DIRECTION ->
Reproduce exactly and only the lines running from the one with "add(upright, 'coil_lead_lower_1', coilLead(1, 24, 22), copper);" through the one with "obj.matrix_parent_inverse = Matrix.Identity(4)", both end lines included.

EXERCISE MATERIALS ->
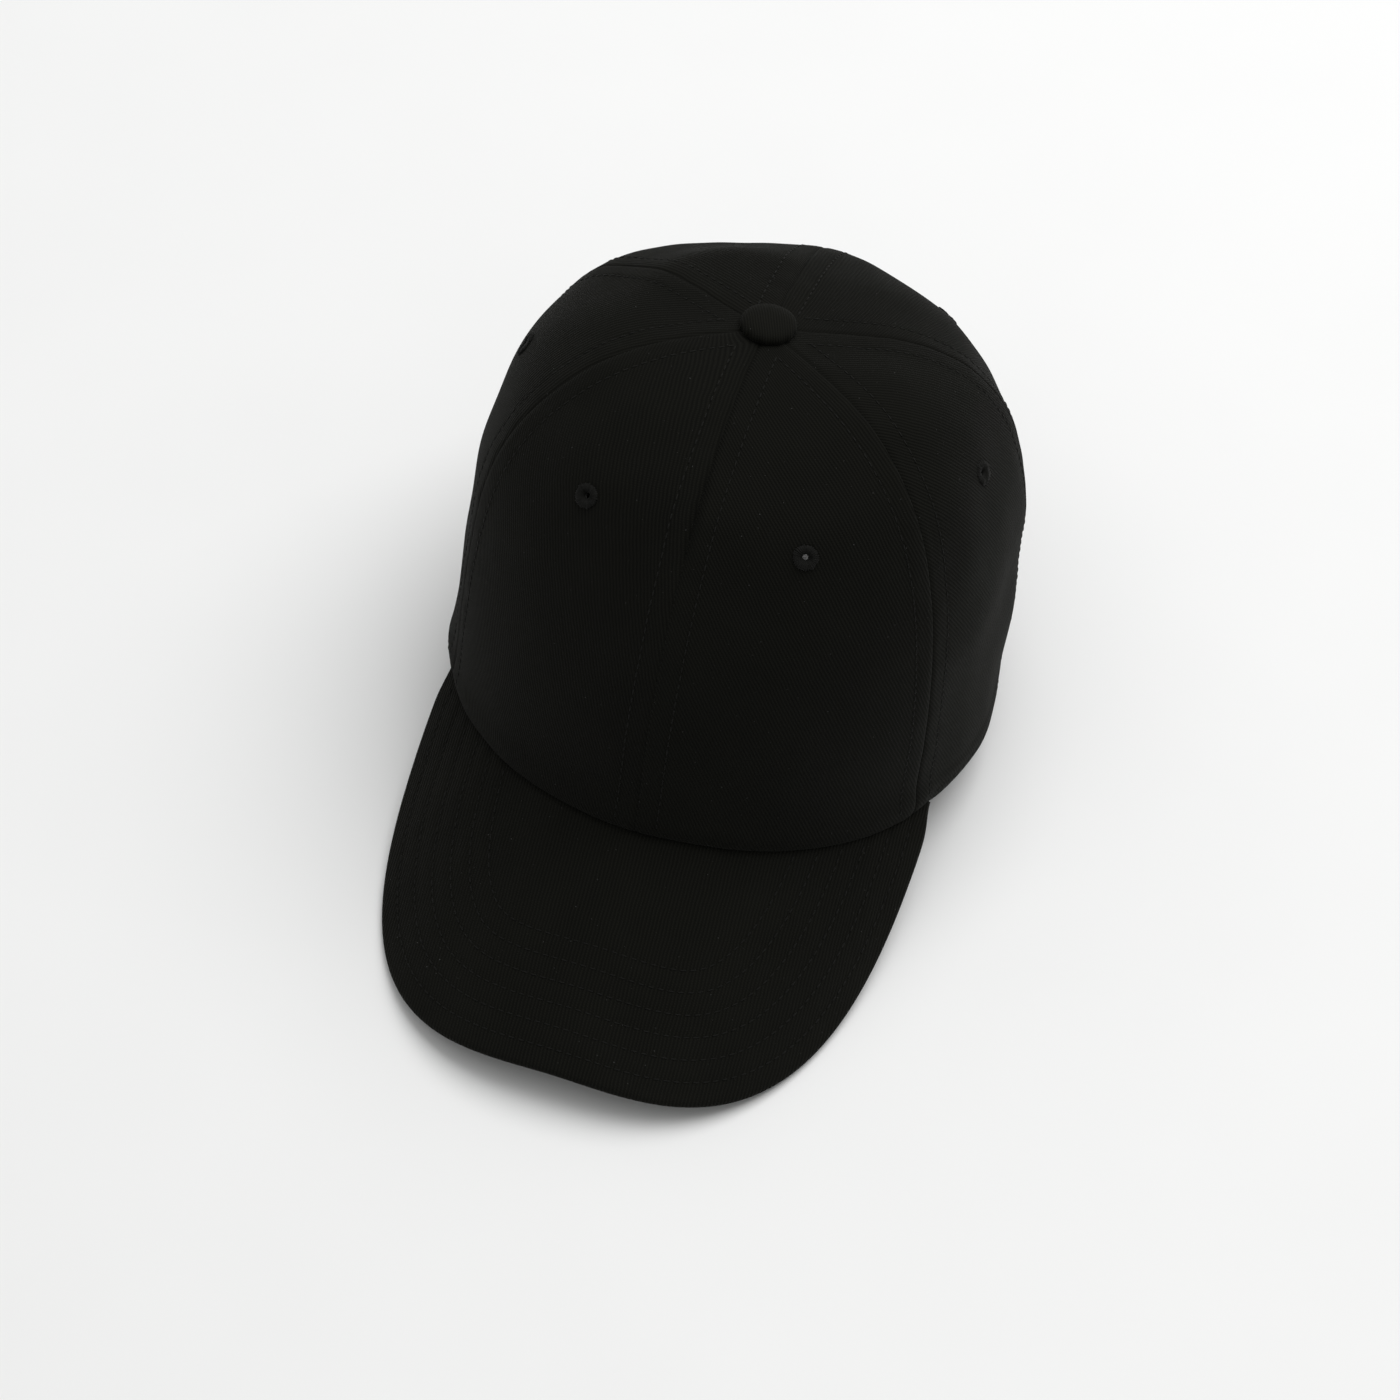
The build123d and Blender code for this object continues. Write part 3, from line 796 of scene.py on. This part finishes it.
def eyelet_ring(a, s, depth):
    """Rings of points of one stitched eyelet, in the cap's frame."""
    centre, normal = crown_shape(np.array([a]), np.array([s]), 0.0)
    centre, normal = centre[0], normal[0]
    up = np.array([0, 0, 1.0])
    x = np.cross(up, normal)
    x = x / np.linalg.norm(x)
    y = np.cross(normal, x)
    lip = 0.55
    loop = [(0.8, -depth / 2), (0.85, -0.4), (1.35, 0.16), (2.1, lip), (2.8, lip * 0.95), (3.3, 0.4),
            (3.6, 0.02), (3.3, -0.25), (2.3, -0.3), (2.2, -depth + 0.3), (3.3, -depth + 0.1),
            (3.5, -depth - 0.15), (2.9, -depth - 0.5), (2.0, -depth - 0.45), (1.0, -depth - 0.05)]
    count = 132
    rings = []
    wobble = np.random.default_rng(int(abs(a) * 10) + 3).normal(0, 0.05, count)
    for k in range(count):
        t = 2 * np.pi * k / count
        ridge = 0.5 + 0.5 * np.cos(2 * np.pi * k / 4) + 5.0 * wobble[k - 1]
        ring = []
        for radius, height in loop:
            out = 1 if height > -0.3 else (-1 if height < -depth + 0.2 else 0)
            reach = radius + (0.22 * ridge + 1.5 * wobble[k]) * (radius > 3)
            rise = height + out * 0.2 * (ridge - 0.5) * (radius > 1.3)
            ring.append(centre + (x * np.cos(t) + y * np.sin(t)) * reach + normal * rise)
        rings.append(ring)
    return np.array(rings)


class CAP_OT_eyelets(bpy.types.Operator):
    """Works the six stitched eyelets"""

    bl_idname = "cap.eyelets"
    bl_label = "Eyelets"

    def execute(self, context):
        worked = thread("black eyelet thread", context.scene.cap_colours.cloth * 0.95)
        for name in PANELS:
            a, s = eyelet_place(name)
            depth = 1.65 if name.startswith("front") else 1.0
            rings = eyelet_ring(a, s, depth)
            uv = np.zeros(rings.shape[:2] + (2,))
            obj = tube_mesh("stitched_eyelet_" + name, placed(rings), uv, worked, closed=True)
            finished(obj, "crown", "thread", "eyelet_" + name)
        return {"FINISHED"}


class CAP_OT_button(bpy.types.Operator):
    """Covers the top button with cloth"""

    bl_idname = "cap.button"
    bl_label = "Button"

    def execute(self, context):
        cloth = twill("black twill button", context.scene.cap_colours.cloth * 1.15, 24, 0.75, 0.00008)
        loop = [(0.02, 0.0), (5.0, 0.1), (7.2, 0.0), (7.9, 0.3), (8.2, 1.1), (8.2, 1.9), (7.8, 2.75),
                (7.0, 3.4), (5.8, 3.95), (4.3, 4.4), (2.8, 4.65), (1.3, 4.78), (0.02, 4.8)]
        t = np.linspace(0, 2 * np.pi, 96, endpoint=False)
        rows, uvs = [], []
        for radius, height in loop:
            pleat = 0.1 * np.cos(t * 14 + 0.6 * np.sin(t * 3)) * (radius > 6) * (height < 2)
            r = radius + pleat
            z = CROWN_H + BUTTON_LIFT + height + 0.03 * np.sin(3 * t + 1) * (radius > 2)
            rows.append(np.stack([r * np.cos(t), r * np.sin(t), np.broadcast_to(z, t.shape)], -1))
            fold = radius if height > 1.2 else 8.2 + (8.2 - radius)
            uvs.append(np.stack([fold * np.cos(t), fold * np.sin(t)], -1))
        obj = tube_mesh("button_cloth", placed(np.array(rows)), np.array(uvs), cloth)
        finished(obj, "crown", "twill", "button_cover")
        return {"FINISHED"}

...

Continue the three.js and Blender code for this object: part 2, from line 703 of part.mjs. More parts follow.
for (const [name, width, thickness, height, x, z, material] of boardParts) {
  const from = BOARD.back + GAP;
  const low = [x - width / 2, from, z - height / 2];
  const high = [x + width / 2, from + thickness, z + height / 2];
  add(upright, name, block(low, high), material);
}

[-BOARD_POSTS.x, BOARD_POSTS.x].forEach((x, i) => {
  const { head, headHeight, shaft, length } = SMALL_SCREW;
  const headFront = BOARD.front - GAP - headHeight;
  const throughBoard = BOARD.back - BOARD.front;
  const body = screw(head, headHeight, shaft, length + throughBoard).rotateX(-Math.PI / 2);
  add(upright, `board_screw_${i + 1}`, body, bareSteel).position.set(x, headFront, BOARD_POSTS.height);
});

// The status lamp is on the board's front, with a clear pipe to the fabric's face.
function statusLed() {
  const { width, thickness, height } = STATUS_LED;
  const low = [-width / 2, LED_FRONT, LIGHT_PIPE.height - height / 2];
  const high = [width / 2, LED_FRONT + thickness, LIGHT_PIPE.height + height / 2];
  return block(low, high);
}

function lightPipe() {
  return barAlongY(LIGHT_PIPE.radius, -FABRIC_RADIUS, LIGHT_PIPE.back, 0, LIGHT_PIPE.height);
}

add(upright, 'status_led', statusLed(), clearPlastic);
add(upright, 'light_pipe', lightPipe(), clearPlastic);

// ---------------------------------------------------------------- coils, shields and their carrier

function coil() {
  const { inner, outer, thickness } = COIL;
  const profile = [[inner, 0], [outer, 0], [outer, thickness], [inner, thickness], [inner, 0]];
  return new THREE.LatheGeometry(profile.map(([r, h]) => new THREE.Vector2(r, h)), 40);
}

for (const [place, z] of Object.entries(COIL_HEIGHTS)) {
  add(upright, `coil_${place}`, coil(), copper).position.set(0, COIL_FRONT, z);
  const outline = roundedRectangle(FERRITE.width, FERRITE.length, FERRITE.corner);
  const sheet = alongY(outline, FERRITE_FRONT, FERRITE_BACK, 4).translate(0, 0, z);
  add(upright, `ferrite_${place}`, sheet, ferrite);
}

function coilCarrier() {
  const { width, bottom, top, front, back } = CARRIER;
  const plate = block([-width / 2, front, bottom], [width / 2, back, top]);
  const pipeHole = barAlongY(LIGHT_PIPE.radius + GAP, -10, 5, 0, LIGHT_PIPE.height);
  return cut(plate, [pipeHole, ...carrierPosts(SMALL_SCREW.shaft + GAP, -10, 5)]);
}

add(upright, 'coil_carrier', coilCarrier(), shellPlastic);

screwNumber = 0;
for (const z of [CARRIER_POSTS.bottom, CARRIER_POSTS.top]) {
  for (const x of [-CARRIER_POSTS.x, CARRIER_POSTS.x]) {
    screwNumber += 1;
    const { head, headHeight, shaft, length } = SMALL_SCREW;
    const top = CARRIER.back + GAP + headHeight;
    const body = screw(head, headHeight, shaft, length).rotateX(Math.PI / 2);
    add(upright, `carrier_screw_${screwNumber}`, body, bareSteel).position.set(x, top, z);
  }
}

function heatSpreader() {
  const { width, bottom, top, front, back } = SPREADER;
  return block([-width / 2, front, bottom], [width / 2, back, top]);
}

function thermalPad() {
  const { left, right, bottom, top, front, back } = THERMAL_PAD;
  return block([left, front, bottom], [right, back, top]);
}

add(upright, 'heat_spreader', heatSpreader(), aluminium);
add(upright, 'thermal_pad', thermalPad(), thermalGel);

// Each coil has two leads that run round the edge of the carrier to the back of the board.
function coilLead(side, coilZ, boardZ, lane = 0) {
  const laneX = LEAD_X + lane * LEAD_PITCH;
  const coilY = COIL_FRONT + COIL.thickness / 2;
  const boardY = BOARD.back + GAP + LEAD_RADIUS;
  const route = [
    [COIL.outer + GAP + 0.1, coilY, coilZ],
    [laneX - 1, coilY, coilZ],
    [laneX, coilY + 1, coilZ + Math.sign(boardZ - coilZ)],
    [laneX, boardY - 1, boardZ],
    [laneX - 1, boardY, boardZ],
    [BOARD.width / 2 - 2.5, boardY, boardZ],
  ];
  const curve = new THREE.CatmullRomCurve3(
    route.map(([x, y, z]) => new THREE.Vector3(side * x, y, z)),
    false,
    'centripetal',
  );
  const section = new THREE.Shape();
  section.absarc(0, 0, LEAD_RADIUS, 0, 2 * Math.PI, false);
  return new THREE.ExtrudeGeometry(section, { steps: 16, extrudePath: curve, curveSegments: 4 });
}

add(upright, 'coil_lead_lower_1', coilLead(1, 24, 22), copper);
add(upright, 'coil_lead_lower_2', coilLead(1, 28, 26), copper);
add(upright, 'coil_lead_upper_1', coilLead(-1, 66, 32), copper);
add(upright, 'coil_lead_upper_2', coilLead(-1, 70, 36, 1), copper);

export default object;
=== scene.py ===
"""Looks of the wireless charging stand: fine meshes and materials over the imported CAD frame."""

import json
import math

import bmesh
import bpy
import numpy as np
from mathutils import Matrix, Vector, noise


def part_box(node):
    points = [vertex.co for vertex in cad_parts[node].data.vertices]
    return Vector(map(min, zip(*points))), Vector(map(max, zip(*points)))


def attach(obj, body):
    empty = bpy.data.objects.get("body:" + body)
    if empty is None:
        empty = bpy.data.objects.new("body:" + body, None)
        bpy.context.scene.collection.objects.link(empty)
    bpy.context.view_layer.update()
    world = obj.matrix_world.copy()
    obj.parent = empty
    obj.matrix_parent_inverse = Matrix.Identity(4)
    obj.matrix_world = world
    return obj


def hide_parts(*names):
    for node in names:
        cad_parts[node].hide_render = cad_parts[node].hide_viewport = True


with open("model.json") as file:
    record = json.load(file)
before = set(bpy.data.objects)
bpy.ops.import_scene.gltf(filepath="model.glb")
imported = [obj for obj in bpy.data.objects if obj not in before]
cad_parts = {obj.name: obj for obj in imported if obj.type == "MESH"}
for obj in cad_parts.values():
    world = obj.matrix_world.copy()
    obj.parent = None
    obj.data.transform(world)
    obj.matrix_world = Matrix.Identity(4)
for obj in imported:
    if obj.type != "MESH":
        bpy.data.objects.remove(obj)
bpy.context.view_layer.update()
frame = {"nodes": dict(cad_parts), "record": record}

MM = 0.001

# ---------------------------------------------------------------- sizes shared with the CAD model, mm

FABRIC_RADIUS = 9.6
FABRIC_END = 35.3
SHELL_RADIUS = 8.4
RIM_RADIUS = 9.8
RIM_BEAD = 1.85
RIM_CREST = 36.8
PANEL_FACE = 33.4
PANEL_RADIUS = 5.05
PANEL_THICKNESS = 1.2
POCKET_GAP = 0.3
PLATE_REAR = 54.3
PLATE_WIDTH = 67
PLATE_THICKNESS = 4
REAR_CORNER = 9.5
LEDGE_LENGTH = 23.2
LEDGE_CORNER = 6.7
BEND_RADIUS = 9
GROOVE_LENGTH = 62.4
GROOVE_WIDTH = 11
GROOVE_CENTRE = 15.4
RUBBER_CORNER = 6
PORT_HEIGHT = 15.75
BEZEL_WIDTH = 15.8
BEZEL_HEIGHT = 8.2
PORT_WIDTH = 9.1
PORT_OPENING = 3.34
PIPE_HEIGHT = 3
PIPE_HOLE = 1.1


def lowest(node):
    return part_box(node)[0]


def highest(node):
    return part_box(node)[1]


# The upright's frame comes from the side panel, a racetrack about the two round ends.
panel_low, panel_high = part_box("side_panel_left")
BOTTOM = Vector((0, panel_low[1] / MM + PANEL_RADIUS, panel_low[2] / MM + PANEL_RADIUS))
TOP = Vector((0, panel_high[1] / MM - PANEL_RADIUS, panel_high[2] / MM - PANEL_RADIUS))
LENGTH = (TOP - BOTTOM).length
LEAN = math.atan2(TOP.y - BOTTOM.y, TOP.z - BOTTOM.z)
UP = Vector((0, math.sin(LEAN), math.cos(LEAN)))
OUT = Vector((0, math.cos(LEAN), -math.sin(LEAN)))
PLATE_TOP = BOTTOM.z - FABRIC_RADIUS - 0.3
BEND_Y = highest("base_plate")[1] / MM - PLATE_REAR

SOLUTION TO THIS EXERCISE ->
add(upright, 'coil_lead_lower_1', coilLead(1, 24, 22), copper);
add(upright, 'coil_lead_lower_2', coilLead(1, 28, 26), copper);
add(upright, 'coil_lead_upper_1', coilLead(-1, 66, 32), copper);
add(upright, 'coil_lead_upper_2', coilLead(-1, 70, 36, 1), copper);

export default object;
=== scene.py ===
"""Looks of the wireless charging stand: fine meshes and materials over the imported CAD frame."""

import json
import math

import bmesh
import bpy
import numpy as np
from mathutils import Matrix, Vector, noise


def part_box(node):
    points = [vertex.co for vertex in cad_parts[node].data.vertices]
    return Vector(map(min, zip(*points))), Vector(map(max, zip(*points)))


def attach(obj, body):
    empty = bpy.data.objects.get("body:" + body)
    if empty is None:
        empty = bpy.data.objects.new("body:" + body, None)
        bpy.context.scene.collection.objects.link(empty)
    bpy.context.view_layer.update()
    world = obj.matrix_world.copy()
    obj.parent = empty
    obj.matrix_parent_inverse = Matrix.Identity(4)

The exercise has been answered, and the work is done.